(WORK TO COMPLETE):
Print all of the data exactly as written.

(DATA PROVIDED):
•••

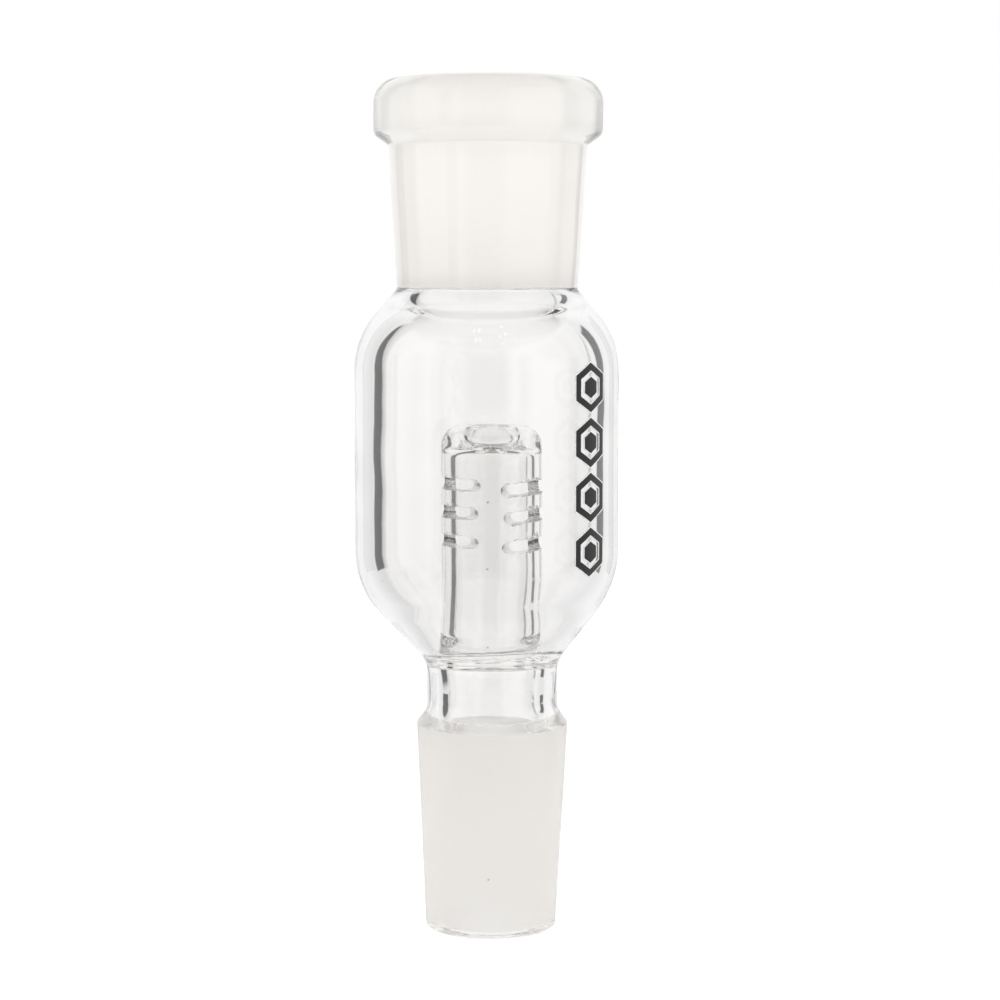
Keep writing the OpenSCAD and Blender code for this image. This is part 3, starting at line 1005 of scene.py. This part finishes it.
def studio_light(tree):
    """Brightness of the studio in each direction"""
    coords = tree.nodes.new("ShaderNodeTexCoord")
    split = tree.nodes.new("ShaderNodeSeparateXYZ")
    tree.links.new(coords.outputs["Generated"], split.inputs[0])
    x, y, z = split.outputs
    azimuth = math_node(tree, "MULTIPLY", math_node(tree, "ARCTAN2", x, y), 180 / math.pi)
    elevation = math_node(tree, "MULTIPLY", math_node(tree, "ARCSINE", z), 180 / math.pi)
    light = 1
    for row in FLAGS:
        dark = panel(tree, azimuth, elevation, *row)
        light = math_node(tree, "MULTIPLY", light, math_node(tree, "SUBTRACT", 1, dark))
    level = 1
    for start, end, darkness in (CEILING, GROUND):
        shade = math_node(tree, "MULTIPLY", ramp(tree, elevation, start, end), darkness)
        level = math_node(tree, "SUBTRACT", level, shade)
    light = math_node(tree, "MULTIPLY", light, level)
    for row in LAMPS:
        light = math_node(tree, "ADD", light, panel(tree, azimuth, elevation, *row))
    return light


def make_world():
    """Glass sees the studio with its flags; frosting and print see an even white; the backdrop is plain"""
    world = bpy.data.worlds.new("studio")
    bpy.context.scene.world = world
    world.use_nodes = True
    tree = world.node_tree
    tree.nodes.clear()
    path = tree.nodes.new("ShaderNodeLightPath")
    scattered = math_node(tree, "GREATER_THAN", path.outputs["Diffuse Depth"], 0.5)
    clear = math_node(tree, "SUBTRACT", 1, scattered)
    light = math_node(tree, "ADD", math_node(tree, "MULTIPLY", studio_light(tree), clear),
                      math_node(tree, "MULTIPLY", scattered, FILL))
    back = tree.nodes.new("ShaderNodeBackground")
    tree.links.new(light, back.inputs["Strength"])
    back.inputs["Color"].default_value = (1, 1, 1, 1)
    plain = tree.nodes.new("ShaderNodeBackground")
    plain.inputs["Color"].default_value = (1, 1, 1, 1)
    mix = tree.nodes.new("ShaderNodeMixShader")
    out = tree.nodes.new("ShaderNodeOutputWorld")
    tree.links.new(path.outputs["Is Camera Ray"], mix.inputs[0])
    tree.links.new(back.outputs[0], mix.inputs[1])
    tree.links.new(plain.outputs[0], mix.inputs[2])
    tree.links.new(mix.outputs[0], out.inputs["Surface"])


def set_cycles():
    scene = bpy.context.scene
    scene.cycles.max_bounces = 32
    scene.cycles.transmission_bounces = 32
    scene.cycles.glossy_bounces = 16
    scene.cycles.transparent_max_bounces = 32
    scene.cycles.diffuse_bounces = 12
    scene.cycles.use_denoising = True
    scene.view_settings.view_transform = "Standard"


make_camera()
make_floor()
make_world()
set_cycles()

•••

(RIGHT ANSWER):
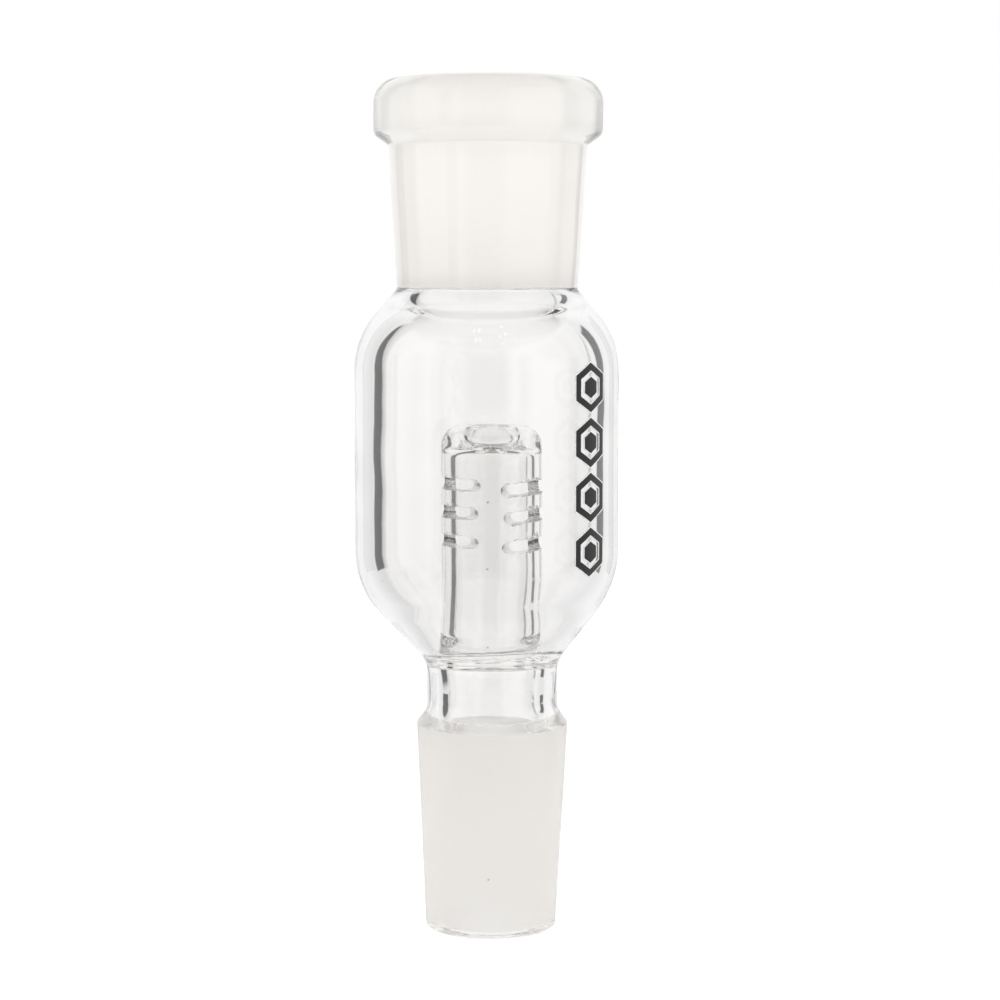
Keep writing the OpenSCAD and Blender code for this image. This is part 3, starting at line 1005 of scene.py. This part finishes it.
def studio_light(tree):
    """Brightness of the studio in each direction"""
    coords = tree.nodes.new("ShaderNodeTexCoord")
    split = tree.nodes.new("ShaderNodeSeparateXYZ")
    tree.links.new(coords.outputs["Generated"], split.inputs[0])
    x, y, z = split.outputs
    azimuth = math_node(tree, "MULTIPLY", math_node(tree, "ARCTAN2", x, y), 180 / math.pi)
    elevation = math_node(tree, "MULTIPLY", math_node(tree, "ARCSINE", z), 180 / math.pi)
    light = 1
    for row in FLAGS:
        dark = panel(tree, azimuth, elevation, *row)
        light = math_node(tree, "MULTIPLY", light, math_node(tree, "SUBTRACT", 1, dark))
    level = 1
    for start, end, darkness in (CEILING, GROUND):
        shade = math_node(tree, "MULTIPLY", ramp(tree, elevation, start, end), darkness)
        level = math_node(tree, "SUBTRACT", level, shade)
    light = math_node(tree, "MULTIPLY", light, level)
    for row in LAMPS:
        light = math_node(tree, "ADD", light, panel(tree, azimuth, elevation, *row))
    return light


def make_world():
    """Glass sees the studio with its flags; frosting and print see an even white; the backdrop is plain"""
    world = bpy.data.worlds.new("studio")
    bpy.context.scene.world = world
    world.use_nodes = True
    tree = world.node_tree
    tree.nodes.clear()
    path = tree.nodes.new("ShaderNodeLightPath")
    scattered = math_node(tree, "GREATER_THAN", path.outputs["Diffuse Depth"], 0.5)
    clear = math_node(tree, "SUBTRACT", 1, scattered)
    light = math_node(tree, "ADD", math_node(tree, "MULTIPLY", studio_light(tree), clear),
                      math_node(tree, "MULTIPLY", scattered, FILL))
    back = tree.nodes.new("ShaderNodeBackground")
    tree.links.new(light, back.inputs["Strength"])
    back.inputs["Color"].default_value = (1, 1, 1, 1)
    plain = tree.nodes.new("ShaderNodeBackground")
    plain.inputs["Color"].default_value = (1, 1, 1, 1)
    mix = tree.nodes.new("ShaderNodeMixShader")
    out = tree.nodes.new("ShaderNodeOutputWorld")
    tree.links.new(path.outputs["Is Camera Ray"], mix.inputs[0])
    tree.links.new(back.outputs[0], mix.inputs[1])
    tree.links.new(plain.outputs[0], mix.inputs[2])
    tree.links.new(mix.outputs[0], out.inputs["Surface"])


def set_cycles():
    scene = bpy.context.scene
    scene.cycles.max_bounces = 32
    scene.cycles.transmission_bounces = 32
    scene.cycles.glossy_bounces = 16
    scene.cycles.transparent_max_bounces = 32
    scene.cycles.diffuse_bounces = 12
    scene.cycles.use_denoising = True
    scene.view_settings.view_transform = "Standard"


make_camera()
make_floor()
make_world()
set_cycles()